I postulate that the reason this attitude is so firmly established is because character death impacts the player. I don't just mean it in terms of the time and effort you have to spend to make a new character - though there definitely is that too. If you play as a character, if you try to embody them in the fiction, then consequences that impact your character naturally impact you as a player. It's a form of bleed, and it's natural. Expected. Exploitable.

But the focus on the body and the flesh, on mortality, on lethal consequences, is a byproduct of the frankly excessive focus on the dungeon as the adventure location. It is natural to default to physical consequences if your understanding of the hobby is through the lens of 6 feet square rooms and 6 miles wide hexes. It is, by and large, the only thing your players will care about.

I don't care if village #3 in hex 13.A is destroyed by the rat plague. Why would I? Why would anybody? If you play as adventurers with little to no ties to the world, frontier-bound, with more greed than common sense and the narrative support of a disinterested super-partes DM who made a sandbox for you to play with and then took a step back, then this is the default. Can you care about stuff in such a world? Sure. Is that supported? Expected? Rewarded? Debatable.

Have I ruffled enough feathers yet? Let's keep going: plot based adventures have greater breadth of stakes and thus better support player expression. The idea that player skill should be rewarded has been somewhat tied up with the idea that you shouldn't prep plots, and let characters run wild in a scenario where you limit yourself to enforcing the rules and portraying a realistic world. This in turn limits character involvement in the setting and thus limits the DM to a handful of possible consequences, such as death. It is natural then to feel like taking away such a big consequence would let the game spiral out of control.

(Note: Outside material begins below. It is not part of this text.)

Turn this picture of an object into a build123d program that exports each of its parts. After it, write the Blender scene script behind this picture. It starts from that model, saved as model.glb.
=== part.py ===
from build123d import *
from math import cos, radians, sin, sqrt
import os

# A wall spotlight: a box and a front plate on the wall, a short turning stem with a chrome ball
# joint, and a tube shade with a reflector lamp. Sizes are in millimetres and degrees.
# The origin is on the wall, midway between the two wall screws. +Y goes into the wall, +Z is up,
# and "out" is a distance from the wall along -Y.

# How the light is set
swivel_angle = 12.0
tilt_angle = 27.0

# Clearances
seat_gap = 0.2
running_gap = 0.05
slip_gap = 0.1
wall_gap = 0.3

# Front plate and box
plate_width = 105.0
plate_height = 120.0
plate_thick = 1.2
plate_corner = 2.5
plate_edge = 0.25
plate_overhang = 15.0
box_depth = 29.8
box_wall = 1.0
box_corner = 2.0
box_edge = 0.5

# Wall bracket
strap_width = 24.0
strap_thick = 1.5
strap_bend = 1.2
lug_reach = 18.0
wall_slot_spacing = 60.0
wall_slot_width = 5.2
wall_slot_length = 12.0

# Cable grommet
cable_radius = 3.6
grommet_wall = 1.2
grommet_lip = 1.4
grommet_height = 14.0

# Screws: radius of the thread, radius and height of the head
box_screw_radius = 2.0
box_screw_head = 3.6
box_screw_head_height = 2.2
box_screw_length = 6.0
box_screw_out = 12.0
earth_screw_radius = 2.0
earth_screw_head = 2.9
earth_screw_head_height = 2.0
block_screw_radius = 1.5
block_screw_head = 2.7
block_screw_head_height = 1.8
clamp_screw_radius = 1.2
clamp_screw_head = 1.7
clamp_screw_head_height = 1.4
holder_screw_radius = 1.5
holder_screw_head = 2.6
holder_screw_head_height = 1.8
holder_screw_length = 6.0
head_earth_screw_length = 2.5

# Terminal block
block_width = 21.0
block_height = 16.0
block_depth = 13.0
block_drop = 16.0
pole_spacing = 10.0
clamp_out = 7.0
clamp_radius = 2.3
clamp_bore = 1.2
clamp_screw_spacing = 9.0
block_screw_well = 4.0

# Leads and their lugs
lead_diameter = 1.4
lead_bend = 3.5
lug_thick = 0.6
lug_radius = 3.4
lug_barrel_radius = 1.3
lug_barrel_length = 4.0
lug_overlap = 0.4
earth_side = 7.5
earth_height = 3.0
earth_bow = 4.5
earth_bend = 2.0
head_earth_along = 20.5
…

I am here to tell you that if your players buy into the world more, if you work to establish a coherent narrative and put forward reasonable stakes, then it is possible to run a campaign that is just as interested in player expression and enforcing terrible consequences than if you run a highly lethal dungeon crawling campaign. In fact, it's easier: there are so many more levers you can pull and so many more interesting rewards and punishments you can use. You don't need to kill a character to make them suffer; it's ridiculous to even think that. Letting them live, knowing full well that the ambush that killed their little sister was something they stumbled into because of their carelessness, works just as well if not better. If a player is properly bought in to your shared world, then death might be the least worrying consequence of all.

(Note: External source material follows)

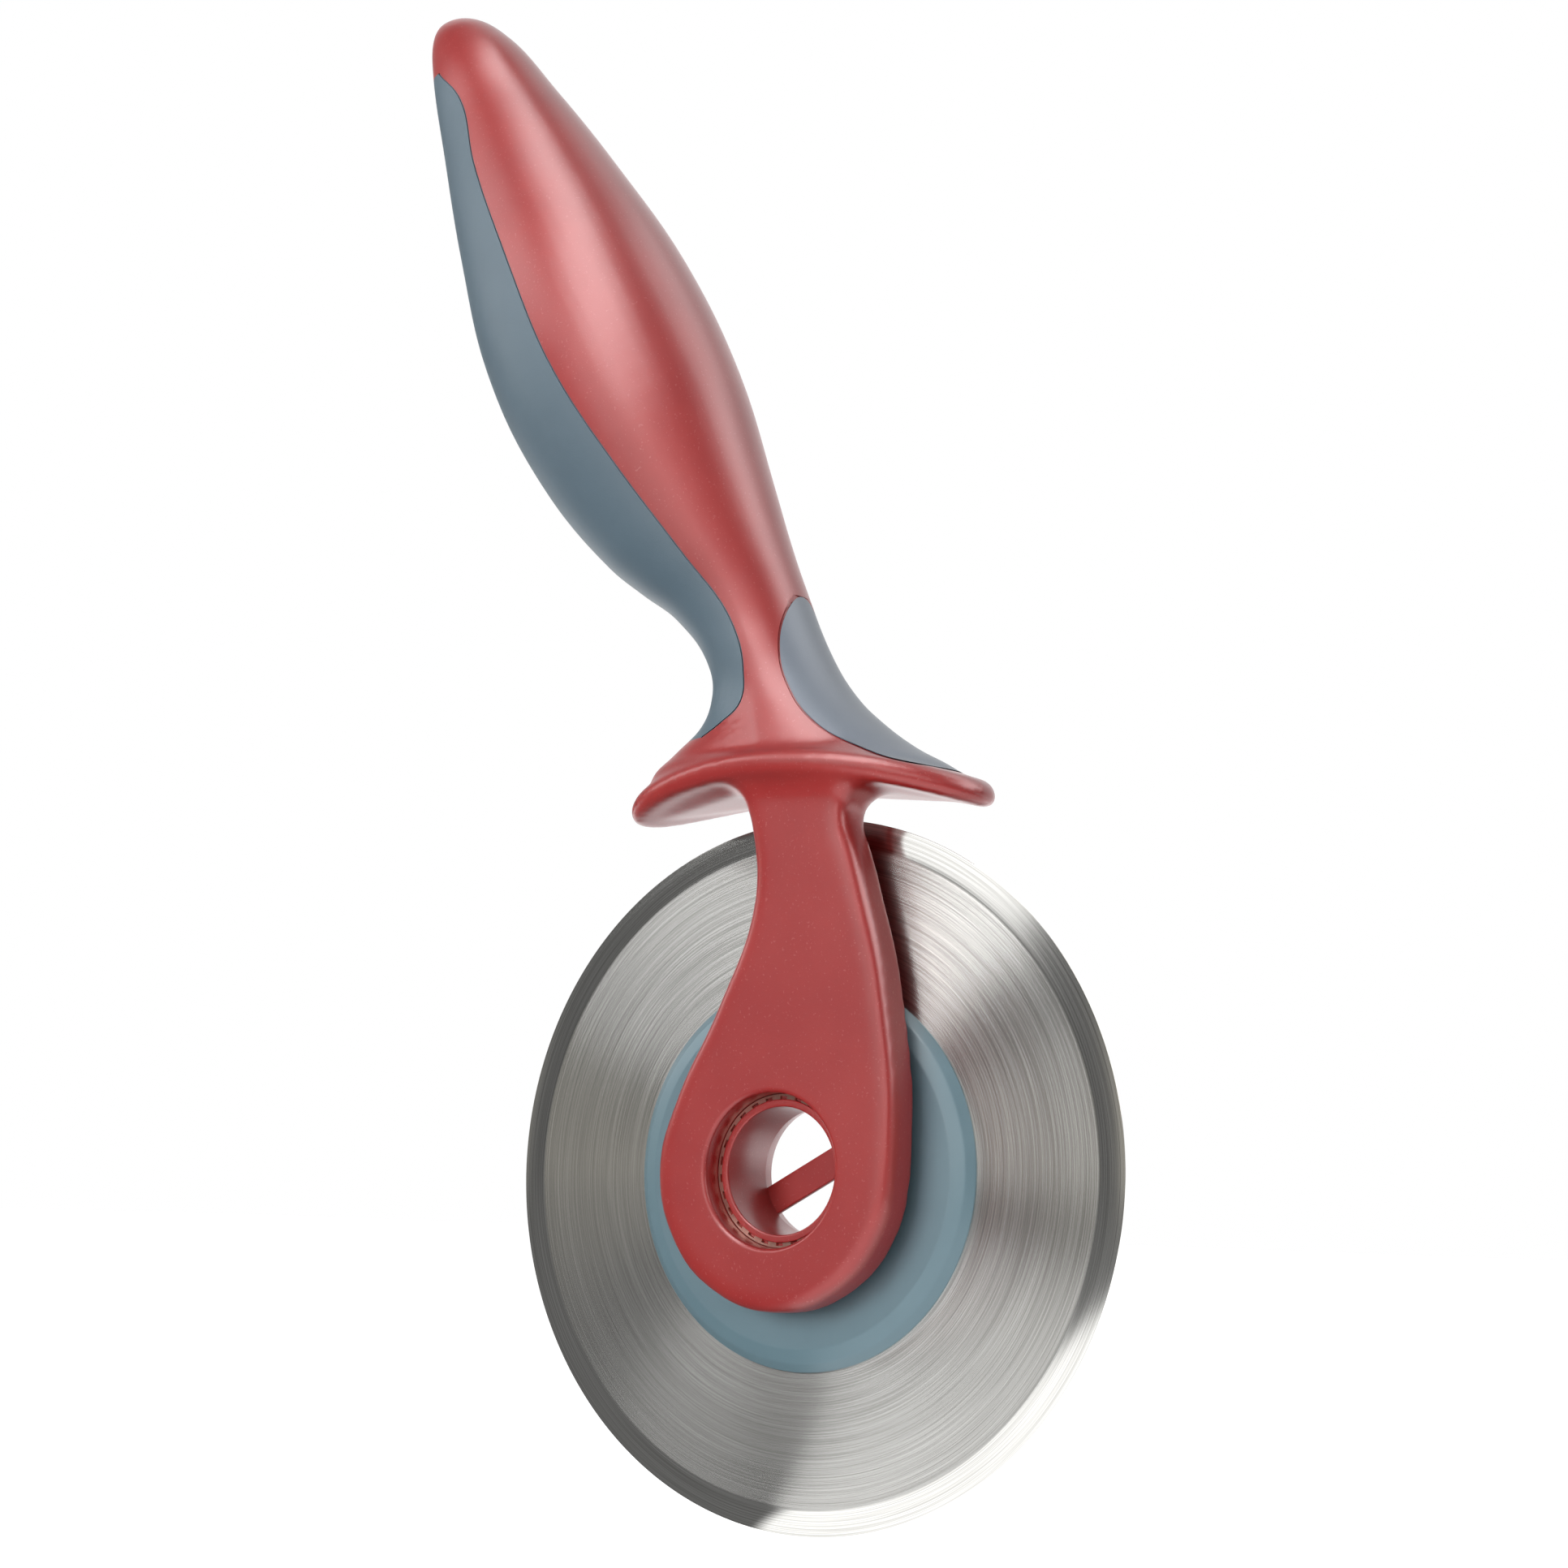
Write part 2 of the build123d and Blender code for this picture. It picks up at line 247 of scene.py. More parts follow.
def rounded(profile, rounds, steps=4):
    """The profile with each named corner swapped for an arc of points."""
    points = []
    count = len(profile)
    for index, corner in enumerate(profile):
        radius = rounds.get(index, 0)
        if not radius:
            points.append(corner)
            continue
        here = Vector(corner)
        before = (Vector(profile[index - 1]) - here).normalized()
        after = (Vector(profile[(index + 1) % count]) - here).normalized()
        half = before.angle(after) / 2
        centre = here + (before + after).normalized() * (radius / sin(half))
        first = here + before * (radius / tan(half)) - centre
        last = here + after * (radius / tan(half)) - centre
        for step in range(steps + 1):
            way = step / steps
            arm = first.lerp(last, way)
            points.append(tuple(centre + arm.normalized() * radius))
    return points


blade_profile = rounded(
    [
        (blade_bore, -blade_half),
        (bevel_start, -blade_half),
        (blade_radius, -blade_edge_half),
        (blade_radius, blade_edge_half),
        (bevel_start, blade_half),
        (blade_bore, blade_half),
    ],
    {
        1: bevel_shoulder_round,
        2: blade_edge_round,
        3: blade_edge_round,
        4: bevel_shoulder_round,
    },
)
brushed_steel = Finish("brushed_steel")


def vectors(operation, *values, output=0):
    """A sum on vectors in the steel's finish."""
    settings = {"operation": operation}
    return brushed_steel.node("VectorMath", settings, dict(enumerate(values)), output)


flat = vectors("MULTIPLY", brushed_steel.place(), (1 / mm, 0.0, 1 / mm))
from_centre = vectors("LENGTH", flat, output="Value")
heading = vectors("NORMALIZE", flat)
around_x, _, around_z = brushed_steel.parts_of(heading)


def arcs(turns_long, per_mm):
    """A pattern of arcs round the wheel: so many to the turn, and so many to the millimetre."""
    places = {"X": around_x * turns_long, "Y": from_centre * per_mm, "Z": around_z * turns_long}
    return brushed_steel.node("CombineXYZ", None, places)


# The face's scratches run round it, so it scatters light outward and inward in a broad fan. The
# fan is made of lobes: each has its lean from the face's normal and its share of the light.
fine_brush = brushed_steel.noise(arcs(1.5, 11.0), 1.0, 2.0, 0.7)
coarse_brush = brushed_steel.noise(arcs(1.0, 4.4), 1.0, 2.0, 0.6)
polish = from_centre.between(bevel_start - 0.5, bevel_start + 0.3)
waver = (fine_brush - 0.5) * 0.10 + (coarse_brush - 0.5) * 0.03
spread = 1 - polish * 0.94
outward_in_world = brushed_steel.node(
    "VectorTransform",
    {"vector_type": "VECTOR", "convert_from": "OBJECT", "convert_to": "WORLD"},
    {0: heading},
)
face_normal = brushed_steel.node("NewGeometry", output="Normal")
brushing = fine_brush.between(0.36, 0.64) * 0.75 + coarse_brush.between(0.30, 0.70) * 0.25
shine = brushed_steel.mix(brushing, (0.41, 0.405, 0.385), (0.69, 0.685, 0.665))
gloss = {
    "Base Color": shine,
    "Metallic": 1.0,
    "Roughness": 0.19 + coarse_brush * 0.05 - polish * 0.08,
}
lobes = [
    (0.0, 0.16),
    (0.12, 0.17),
    (-0.12, 0.17),
    (0.24, 0.14),
    (-0.24, 0.14),
    (0.36, 0.11),
    (-0.36, 0.11),
]


def leaning(lean):
    """The face's normal, leaned out from the centre by a share and by the brushing's waver."""
    out = vectors("SCALE", outward_in_world)
    brushed_steel.join((waver + lean) * spread, out.socket.node.inputs["Scale"])
    return vectors("NORMALIZE", vectors("ADD", face_normal, out))


scattered = Wire(brushed_steel, brushed_steel.shader.outputs[0])
for name, value in gloss.items():
    brushed_steel.join(value, brushed_steel.shader.inputs[name])
brushed_steel.shade(Normal=leaning(lobes[0][0]))
shares = lobes[0][1]
for lean, share in lobes[1:]:
    shares += share
    lobe = brushed_steel.node("BsdfPrincipled", None, {**gloss, "Normal": leaning(lean)})
    scattered = brushed_steel.node("MixShader", None, {0: share / shares, 1: scattered, 2: lobe})
brushed_steel.surface(scattered)

blade = settle(turned(blade_profile, blade_steps), "blade_disc", brushed_steel.owner, 20)
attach(blade, "wheel")
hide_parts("blade")

# Hub: two moulded halves of grey-blue plastic, pinned through the blade. Each has a flat face and
# a soft slope down to a thin rim that lies on the steel.
hub_radius = 28.2
hub_face_radius = 25.0
hub_face = 2.3
hub_rim = 0.6
hub_sleeve = 13.4
hub_bore = 10.68
hub_slope_middle = (26.98, 1.62)
hub_rim_round = 0.12
hub_slope_round = 1.6
hub_face_round = 1.4
hub_steps = 192
sleeve_clearance = 0.05
sleeve_set_back = 0.2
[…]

Of course this requires a degree of tolerance for narrative based mechanics - aka dissociated mechanics. It is possible to run a campaign with fully diegetic non-deadly consequences, but imagining the mechanical support for such a thing makes my head spin. There is space for a system that keeps the narrative components behind the DM screen and fronts only realistic outcomes to the players, but that's a fine line to walk and one I'm ultimately disinterested in - mostly because I cannot for the life of me comprehend how one can look at a fictional world and not see the seams. I digress.

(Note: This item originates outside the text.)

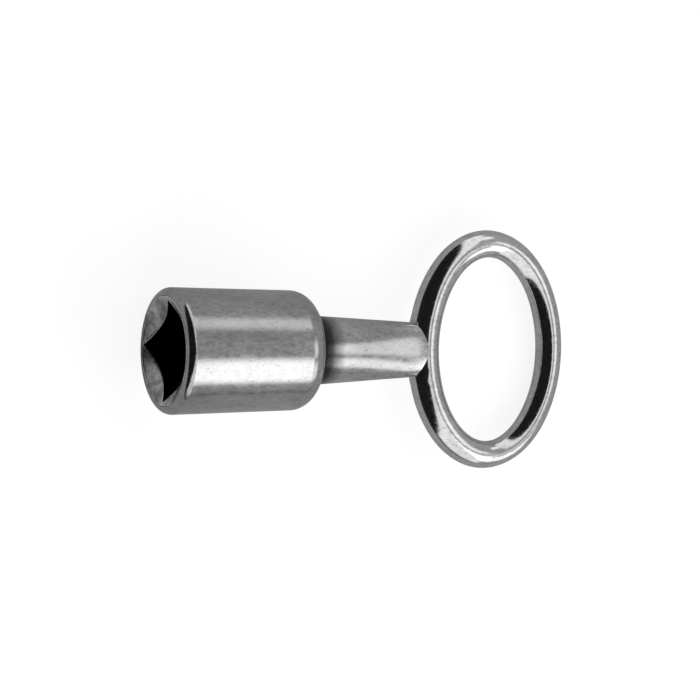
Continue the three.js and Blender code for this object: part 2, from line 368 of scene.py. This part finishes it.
def make_shank(material):
    head_from = INSERT_LEN + FIT
    head_to = head_from + HEAD_LEN
    profile = [(0.01, head_from), (INSERT_R, head_from), (INSERT_R, head_to), (SHANK_R, head_to)]
    profile += line(profile[-1], (SHANK_R, BARREL_LEN), 6)
    verts, faces = turned(profile, False)
    first = len(verts) - TURNS
    rows = 72
    length = STEM_LEN + STEM_RUN_ON
    for i in range(1, rows + 1):
        s = BARREL_LEN + length * i / rows
        width, height = stem_half(s)
        q = (s - BARREL_LEN) / length
        height *= 1 + 0.03 * q ** 8
        power = 2 / (2 + 0.6 * q * q)
        for j in range(TURNS):
            angle = 2 * math.pi * j / TURNS
            c, n = math.cos(angle), math.sin(angle)
            y = width * math.copysign(abs(c) ** power, c)
            z = height * math.copysign(abs(n) ** power, n)
            k = 1 + ripple((s, y, z), 2.2, STEM_RIPPLE) * min(1, 3 * q)
            verts.append((s, k * y, k * z))
            a, b, m = first + (i - 1) * TURNS, first + i * TURNS, (j + 1) % TURNS
            faces.append((a + j, a + m, b + m, b + j))
    faces.append(tuple(range(TURNS)))
    faces.append(tuple(range(len(verts) - TURNS, len(verts))))
    half = SOCKET_AF / 2 - KEY_FIT
    base = len(verts)
    for s in (SOCKET_DEPTH, head_from + 0.9):
        for k in range(4):
            angle = SOCKET_TURN + k * math.pi / 2
            r = half * math.sqrt(2)
            verts.append((s, r * math.cos(angle), r * math.sin(angle)))
    for k in range(4):
        m = (k + 1) % 4
        faces.append((base + k, base + m, base + 4 + m, base + 4 + k))
    faces += [(base, base + 1, base + 2, base + 3), (base + 4, base + 5, base + 6, base + 7)]
    piece = finish_mesh("stem", verts, faces, "shank", material)
    piece.data.set_sharp_from_angle(angle=SHARP_EDGE)
    return piece


def make_heel_braze(material):
    """Hollow fillet between the heel's flat and the stem, following the stem and running out into it."""
    start = BARREL_LEN + FIT
    rise = HEEL_R - HEEL_FILLET_R - SHANK_R - FIT
    rows = [(start + HEEL_BRAZE_LEN, -0.1), (start, -0.1)]
    for i in range(33):
        turn = math.pi / 2 * i / 32
        over = rise * (1 - math.sin(turn)) - 0.02 * i / 32
        rows.append((start + HEEL_BRAZE_LEN * (1 - math.cos(turn)), over))
    verts = []
    faces = []
    for i, (s, over) in enumerate(rows):
        width, height = stem_half(s)
        for j in range(TURNS):
            angle = 2 * math.pi * j / TURNS
            y, z = (width + over) * math.cos(angle), (height + over) * math.sin(angle)
            verts.append((s, y, z))
            a, b, m = i * TURNS, (i + 1) % len(rows) * TURNS, (j + 1) % TURNS
            faces.append((a + j, a + m, b + m, b + j))
    return finish_mesh("heel_fillet", verts, faces, "heel_braze", material)


def wire_radius(u):
    far = (1 - math.cos(u)) / 2
    return WIRE_NEAR_R + (WIRE_FAR_R - WIRE_NEAR_R) * min(1, 1.6 * far)


def ring_frame(u):
    centre = Vector((RING_CENTRE - RING_AXIAL * math.cos(u), RING_ACROSS * math.sin(u), 0))
    outward = Vector((-RING_ACROSS * math.cos(u), RING_AXIAL * math.sin(u), 0)).normalized()
    return centre, outward


def sweep(start, end, steps, sides, grow, shift, wave):
    """Round section along the ring: the wire's radius plus grow(u), moved out by shift(u)."""
    closed = end - start > 2 * math.pi - 1e-6
    rows = steps if closed else steps + 1
    verts = []
    for i in range(rows):
        u = start + (end - start) * i / steps
        centre, outward = ring_frame(u)
        centre = centre + outward * shift(u)
        for j in range(sides):
            angle = 2 * math.pi * j / sides
            way = outward * math.cos(angle) + Vector((0, 0, math.sin(angle)))
            point = centre + way * (wire_radius(u) + grow(u))
            verts.append(tuple(point + way * ripple(point, 2.5, wave)))
    faces = []
    for i in range(steps):
        for j in range(sides):
            a, b = i * sides, ((i + 1) % rows) * sides
            k = (j + 1) % sides
            faces.append((a + j, a + k, b + k, b + j))
    if not closed:
        faces.append(tuple(range(sides)))
        faces.append(tuple(range(len(verts) - sides, len(verts))))
    return verts, faces


def make_ring(material):
    verts, faces = sweep(0, 2 * math.pi, 360, 72, lambda u: 0, lambda u: 0, RING_RIPPLE)
    return finish_mesh("ring", verts, faces, "finger_ring", material)


def make_braze(material):
    """Bead along the wire where it leaves the stem, feathered down into the wire at both ends."""
    edge = math.asin(SHANK_TIP_R / RING_ACROSS)
    reach = BRAZE_REACH / RING_ACROSS

    def bead(u):
        out = (abs(u) - edge) / reach
        return BRAZE_BEAD * math.exp(-((out + 0.1) / 0.5) ** 2) - BRAZE_SUNK

    verts, faces = sweep(-edge - reach, edge + reach, 120, 72, bead, bead, RING_RIPPLE)
    return finish_mesh("braze", verts, faces, "saddle_braze", material)


# ---- camera ----
VIEW_ANGLE = math.radians(26)      # between the tool's axis and the picture
VIEW_ROLL = math.radians(2.8)      # camera's place round the tool's axis
PICTURE_TILT = math.radians(0.33)
CAMERA_DISTANCE = 400 * MM
AIM = 14.57                        # point of the tool's axis in the middle of the picture
LENS = 287.8


def make_camera():
    side = ABOVE * math.cos(VIEW_ROLL) + ACROSS * math.sin(VIEW_ROLL)
    back = side * math.cos(VIEW_ANGLE) - TOOL_AXIS * math.sin(VIEW_ANGLE)
    right = (TOOL_AXIS - back * TOOL_AXIS.dot(back)).normalized()
    up = back.cross(right)
    right, up = (right * math.cos(PICTURE_TILT) - up * math.sin(PICTURE_TILT),
                 up * math.cos(PICTURE_TILT) + right * math.sin(PICTURE_TILT))
    place = TOOL @ Vector((AIM, 0, 0)) + back * CAMERA_DISTANCE
    data = bpy.data.cameras.new("camera")
    data.lens = LENS
    data.sensor_width = 36
    data.clip_start = 0.01
    data.clip_end = 10
    camera = bpy.data.objects.new("camera", data)
    rotation = Matrix((right, up, back)).transposed().to_4x4()
    camera.matrix_world = Matrix.Translation(place) @ rotation
    bpy.context.scene.collection.objects.link(camera)
    bpy.context.scene.camera = camera


# ---- floor and light ----
FLOOR_SEEN = 0.84                  # glow towards the camera
FLOOR_MIRRORED = 0.2               # glow in the plating


def make_floor():
    """Plain pale paper. It glows, so that the camera sees it white; mirror rays see an even, darker grey."""
    bpy.ops.mesh.primitive_plane_add(size=0.8, location=(0, 0, 0))
    floor = bpy.context.object
    floor.name = "floor"
    material = bpy.data.materials.new("floor_paper")
    material.use_nodes = True
    nodes, links = material.node_tree.nodes, material.node_tree.links
    nodes.clear()

    def paper(albedo, glow):
        diffuse = nodes.new("ShaderNodeBsdfDiffuse")
        diffuse.inputs["Color"].default_value = (albedo, albedo, albedo, 1)
        emission = nodes.new("ShaderNodeEmission")
        emission.inputs["Strength"].default_value = glow
        both = nodes.new("ShaderNodeAddShader")
        links.new(diffuse.outputs["BSDF"], both.inputs[0])
        links.new(emission.outputs["Emission"], both.inputs[1])
        return both.outputs["Shader"]

    rays = nodes.new("ShaderNodeLightPath")
    blend = nodes.new("ShaderNodeMixShader")
    links.new(rays.outputs["Is Glossy Ray"], blend.inputs["Fac"])
    links.new(paper(0.45, FLOOR_SEEN), blend.inputs[1])
    mirrored = paper(0.3, FLOOR_MIRRORED)
    links.new(mirrored, blend.inputs[2])
    out = nodes.new("ShaderNodeOutputMaterial")
    links.new(blend.outputs["Shader"], out.inputs["Surface"])
    floor.data.materials.append(material)


# The studio round the key: an even grey surround and soft panels, each laid over the ones before it.
# A panel has a strength, the angles it spans round the tool's axis (degrees, 0 above it, 90 towards +Y)
# and how far it reaches along the axis (cosine of the angle to it, 1 straight towards the ring).
SURROUND = 0.45
PANELS = [
    (0.05, (-150, -84), (-1.2, 1.2)),      # dark side
    (1.15, (-80, 115), (-1.2, 0.32)),      # over the mouth
    (2.3, (-60, -14), (0.32, 0.53)),       # main
    (1.35, (43, 65), (0.32, 0.49)),        # side
    (1.6, (-62, -27), (0.53, 0.8)),        # main, towards the ring
    (1.35, (-13, 22), (0.53, 0.8)),        # second, towards the ring
]
PANEL_SOFT = 8                     # degrees
PANEL_SOFT_ALONG = 0.03
BLACK_CARD = 0.015                 # large black card round the mouth's side, its edge cut to a blunt point
CARD_EDGE = 0.2
CARD_SOFT = 0.05
CARD_SLOPES = (0.37, -0.95)


class Sky:
    """Small helper for building a number from the direction a ray leaves in."""

    def __init__(self, nodes, links):
        self.nodes = nodes
        self.links = links
        self.where = nodes.new("ShaderNodeTexCoord").outputs["Generated"]

    def put(self, socket, value):
        if isinstance(value, (int, float)):
            socket.default_value = value
        else:
            self.links.new(value, socket)

    def math(self, operation, a, b=0.0):
        node = self.nodes.new("ShaderNodeMath")
        node.operation = operation
        self.put(node.inputs[0], a)
        self.put(node.inputs[1], b)
        return node.outputs["Value"]

    def along(self, direction):
        node = self.nodes.new("ShaderNodeVectorMath")
        node.operation = "DOT_PRODUCT"
        self.links.new(self.where, node.inputs[0])
        node.inputs[1].default_value = direction
        return node.outputs["Value"]

    def step(self, value, start, end):
        node = self.nodes.new("ShaderNodeMapRange")
        node.interpolation_type = "SMOOTHSTEP"
        node.inputs["From Min"].default_value = start
        node.inputs["From Max"].default_value = end
        self.links.new(value, node.inputs["Value"])
        return node.outputs["Result"]

    def blend(self, factor, a, b):
        return self.math("ADD", a, self.math("MULTIPLY", factor, self.math("SUBTRACT", b, a)))

    def band(self, value, span, soft):
        """1 inside the span, 0 outside it."""
        start, end = span
        rise = self.step(value, start - soft, start + soft)
        return self.math("MULTIPLY", rise, self.step(value, end + soft, end - soft))


def make_world():
    world = bpy.data.worlds.new("studio")
    world.use_nodes = True
    bpy.context.scene.world = world
    nodes, links = world.node_tree.nodes, world.node_tree.links
    nodes.clear()
    sky = Sky(nodes, links)
    forward = sky.along(TOOL_AXIS)
    sideways = sky.along(ACROSS)
    angle = sky.math("ARCTAN2", sideways, sky.along(ABOVE))
    degrees = sky.math("MULTIPLY", angle, 180 / math.pi)
    light = SURROUND
    for strength, around, along in PANELS:
        panel = sky.math("MULTIPLY", sky.band(degrees, around, PANEL_SOFT),
                         sky.band(forward, along, PANEL_SOFT_ALONG))
        light = sky.blend(panel, light, strength)
    slopes = [sky.math("MULTIPLY", sideways, slope) for slope in CARD_SLOPES]
    card = sky.math("ADD", forward, sky.math("MAXIMUM", *slopes))
    total = sky.blend(sky.step(card, CARD_EDGE - CARD_SOFT, CARD_EDGE + CARD_SOFT), BLACK_CARD, light)
    lit = nodes.new("ShaderNodeBackground")
    links.new(total, lit.inputs["Strength"])
    backdrop = nodes.new("ShaderNodeBackground")
    backdrop.inputs["Color"].default_value = (0.95, 0.95, 0.95, 1)
    rays = nodes.new("ShaderNodeLightPath")
    blend = nodes.new("ShaderNodeMixShader")
    links.new(rays.outputs["Is Camera Ray"], blend.inputs["Fac"])
    links.new(lit.outputs["Background"], blend.inputs[1])
    links.new(backdrop.outputs["Background"], blend.inputs[2])
    out = nodes.new("ShaderNodeOutputWorld")
    links.new(blend.outputs["Shader"], out.inputs["Surface"])


bpy.context.scene.view_settings.view_transform = "Standard"
make_camera()
make_floor()
make_world()
HEEL_SHADE_SPAN = (11.5, 13.2)             # span of painted shade beside the heel, fading out along the shank
# one plating over the whole key; its base grey differs part by part as painted light and shade: darkest on
# the barrel, lighter on stem and heel, brightest on braze and ring
plating = {
    "barrel": chrome("barrel_chrome", (0.62, 0.62, 0.62), 0.22, 0.11, 0.8),
    "shank": chrome("shank_chrome", (0.72, 0.72, 0.72), 0.24, 0.12, 0.78, heel_shade_span=HEEL_SHADE_SPAN),
    "ring": chrome("ring_chrome", (0.88, 0.88, 0.88), 0.16, 0.07, 0.82),
    "heel": chrome("heel_chrome", (0.72, 0.72, 0.72), 0.26, 0.14, 0.75, heel_shade_span=HEEL_SHADE_SPAN),
    "braze": chrome("braze_chrome", (0.86, 0.86, 0.86), 0.16, 0.08, 0.82),
}
make_barrel(plating["barrel"])
make_insert(socket_steel("socket_steel"))
make_shank(plating["shank"])
make_ring(plating["ring"])
make_heel_braze(plating["heel"])
make_braze(plating["braze"])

The point is, I am not claiming that the perfectly coherent dungeon-heavy hexcrawling POSR mode is ineffective at what it does. I am merely saying that consequence-heavy games that prioritise player skill don't need to be sandboxes. They can be narrativist games about prepared plots, with planned story beats and involved character backstories. All you need for that to be possible is to make sure players care about the world beyond their own body.

So go forth, and play a campaign where you invest yourself in the characters' fate, flat out disallow character death, plan setpieces and dastardly plots... but still reward ingenuity, build rocks and hard places, and let the dice kill their relatives, their friends, their wards and mentors, their favorite barkeep, their dignity, their honor, their will to live.